An investment in KKR carries substantial risks, a handful of which are outlined below.

Investors must be comfortable with the opaque nature of the alternative asset manager business model.

Investors in KKR are betting that the company's outstanding investment track record will continue in the future. There is no assurance that KKR will be able to do so.

Competition within the private equity space is fierce.

KKR depends on favorable credit markets and favorable capital raising conditions in order to finance/fund its investments. As alluded to above, I think we are overdue for a recession, which would adversely affect credit markets and likely have an adverse impact on KKR's capital raising ability, in addition to reducing the value of KKR's assets.

KKR relies on volatile incentive and performance fees. The stock itself is volatile, carrying a beta well above 1.0.
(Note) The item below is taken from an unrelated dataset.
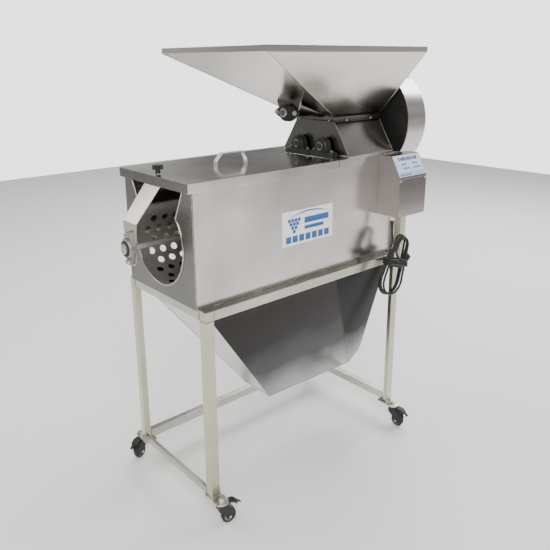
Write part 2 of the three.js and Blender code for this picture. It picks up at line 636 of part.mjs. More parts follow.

Compensation for management of a firm like KKR is usually not transparent, and frequently asymmetrical (i.e., managers are often paid well even when the stock does not appreciate, and even more when the stock does).

Bottom Line:

For the foregoing reasons, and even though the company is currently performing well, I require a larger margin of safety than the market currently offers in order to invest in KKR. Trading near $24 a share, I think KKR is a Hold, but will keep it on my Watchlist - should it fall below $20 again, I will be looking to initiate a position.

Disclosure: I/we have no positions in any stocks mentioned, and no plans to initiate any positions within the next 72 hours. I wrote this article myself, and it expresses my own opinions. I am not receiving compensation for it (other than from Seeking Alpha). I have no business relationship with any company whose stock is mentioned in this article.